The program costs about $47,000 annually. This year’s funding includes a $25,000 gift from Bill Wortman, co-founder and co-principal of Cannery Casino Resorts, and $18,750 from the Nevada Public Education Foundation.

Before they can take Maryanski up on his offer, many of the middle schoolers will have to overcome significant hurdles. Some of them have been held back a year, and others are familiar faces in the dean’s office for truancy or run-ins with other students.

April, the Brown guidance counselor, said of the 15 students he chose for Crossroads last year, only five were still at the school at year’s end. The others had dropped out, moved away or been reassigned to alternative schools because of poor behavior or performance.

But the five students who remained at Brown all showed improved behavior, April said.

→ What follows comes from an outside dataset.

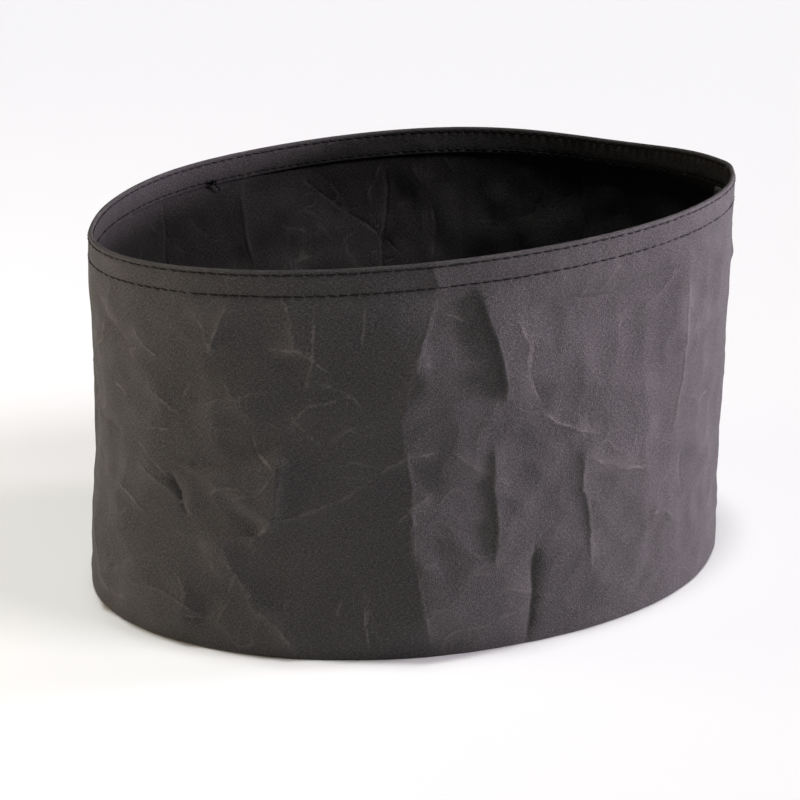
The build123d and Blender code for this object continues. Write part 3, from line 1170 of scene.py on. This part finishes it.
class GROWBAG_OT_stage(bpy.types.Operator):
    """Add the floor, the lights and the camera"""

    bl_idname = "growbag.stage"
    bl_label = "Stage"

    def execute(self, context):
        stage = context.scene.grow_bag_stage
        mesh = bpy.data.meshes.new("floor")
        corners = [(x * FLOOR_HALF, y * FLOOR_HALF, 0) for x, y in ((-1, -1), (1, -1), (1, 1), (-1, 1))]
        mesh.from_pydata(corners, [], [(0, 1, 2, 3)])
        mesh.materials.append(floor_material(stage))
        floor = linked("floor", mesh)

        soft_sun("key_light", *KEY_SUN, stage.key, stage.key_tint)
        fill = bpy.data.lights.new("fill_light", "AREA")
        fill.shape, fill.size, fill.size_y = "RECTANGLE", *FILL_SIZE
        fill.energy, fill.color = stage.fill, stage.fill_tint
        aimed("fill_light", fill, FILL_PLACE, FILL_AIM).visible_camera = False
        soft_sun("upper_light", *UPPER_SUN, stage.upper, (1, 0.96, 1))
        soft_sun("top_light", *TOP_SUN, stage.top, (1, 1, 1))
        world = bpy.data.worlds.new("Studio")
        context.scene.world = world
        world.use_nodes = True
        background = world.node_tree.nodes["Background"]
        background.inputs["Color"].default_value = (1, 1, 1, 1)
        background.inputs["Strength"].default_value = stage.ambient

        lens = bpy.data.cameras.new("camera")
        lens.lens = CAMERA_LENS
        lens.clip_start, lens.clip_end = 0.05, 30
        place = Vector(CAMERA_AIM) + CAMERA_DISTANCE * way_to(-CAMERA_LEFT, CAMERA_RISE)
        camera = aimed("camera", lens, place, CAMERA_AIM, CAMERA_ROLL)
        context.scene.camera = camera
        context.scene.view_settings.view_transform = "Standard"
        return {"FINISHED"}


PIECES = (
    GROWBAG_OT_stage, GROWBAG_OT_base, GROWBAG_OT_wall, GROWBAG_OT_hem_rows, GROWBAG_OT_seam_rows,
    GROWBAG_OT_loose_ends,
)
SETTINGS = (
    ("grow_bag_paper", GrowBagPaper), ("grow_bag_thread", GrowBagThread), ("grow_bag_stage", GrowBagStage),
)


class GROWBAG_PT_panel(bpy.types.Panel):
    """Lists the bag's pieces and its sizes and colours"""

    bl_idname = "GROWBAG_PT_panel"
    bl_label = "Fabric Grow Bag"
    bl_space_type = "VIEW_3D"
    bl_region_type = "UI"
    bl_category = "Grow Bag"

    def draw(self, context):
        for operator in PIECES:
            self.layout.operator(operator.bl_idname)
        for name, group in SETTINGS:
            box = self.layout.box()
            for field in group.__annotations__:
                box.prop(getattr(context.scene, name), field)


def register():
    for name, group in SETTINGS:
        bpy.utils.register_class(group)
        setattr(bpy.types.Scene, name, bpy.props.PointerProperty(type=group))
    for item in (*PIECES, GROWBAG_PT_panel):
        bpy.utils.register_class(item)


def unregister():
    for item in (GROWBAG_PT_panel, *reversed(PIECES)):
        bpy.utils.unregister_class(item)
    for name, group in reversed(SETTINGS):
        delattr(bpy.types.Scene, name)
        bpy.utils.unregister_class(group)


def main():
    """Build the bag and its stage."""
    register()
    bpy.ops.growbag.stage()
    bpy.ops.growbag.base()
    bpy.ops.growbag.wall()
    bpy.ops.growbag.hem_rows()
    bpy.ops.growbag.seam_rows()
    bpy.ops.growbag.loose_ends()


if __name__ == "__main__":
    main()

The first year of the program was limited to the large group sessions four times per year, and 77 percent of the 146 students showed improvement in at least one of three key areas — grades, attendance and behavior.

Last year the Crossroads organizers added mentors — NSC students. Each week they visited Burkholder Middle School to provide tutoring and a friendly ear.

Of the 15 Burkholder students in the Crossroads program, all but one successfully completed eighth grade and moved on to high school. Those results were impressive enough that this year all 14 schools will be assigned mentors, Cantu said.

On Wednesday, students were separated into small groups led by their newly assigned mentors, with NSC faculty and staff also pitching in. The goal was to break the ice and get students talking — and thinking — about their futures.

For one eighth grader, who is being raised by his grandmother and said he earns good grades at Greenspun Middle School, it’s not the academic challenges that stand in the way of his plans to be a doctor. He was recently suspended for fighting, although he described the altercation as defending himself after a classmate decided to jump him.

“It’s the non-friends and bullies,” he said later. “That’s what you worry about.”

For the NSC students who sign up as mentors, the program provides an opportunity for community service as well as a $500-a-semester stipend. Amsala Alemu-Johnson, NSC’s student body president, said she remembers from her K-12 days in the Clark County School District some of the mentors and motivational speakers who encouraged her to aim for college.

But she also recalls that while “they talked about it in elementary school and in high school, they skipped middle school,” said Alemu-Johnson, an NSC junior who graduated from Centennial High.

What’s one of the toughest things about school? Peer pressure to misbehave, said an eighth grade girl at Jerome Mack Middle School. “You’re trying to move on,” she said. “And they’re pulling you back.”

Listening to the discussion was Mack guidance counselor Suzanne Miller, who said she welcomed the additional support from Crossroads. She is responsible for 420 students, well above the 250-student caseload recommended by national organizations.

“The end of the year sneaks up so fast, and there’s always so much left you wish you could have done,” Miller said.

For Greg Ross, a sophomore at NSC who plans to become a psychologist, participating in Wednesday’s event was a chance to revisit his own middle school years — and realize that while some things have changed, the underlying challenges remain the same.

“I’m happy they chose to come,” said Ross, a 2008 graduate of Eldorado High. “You can see they’re genuine kids in their hearts; they all want to be something.”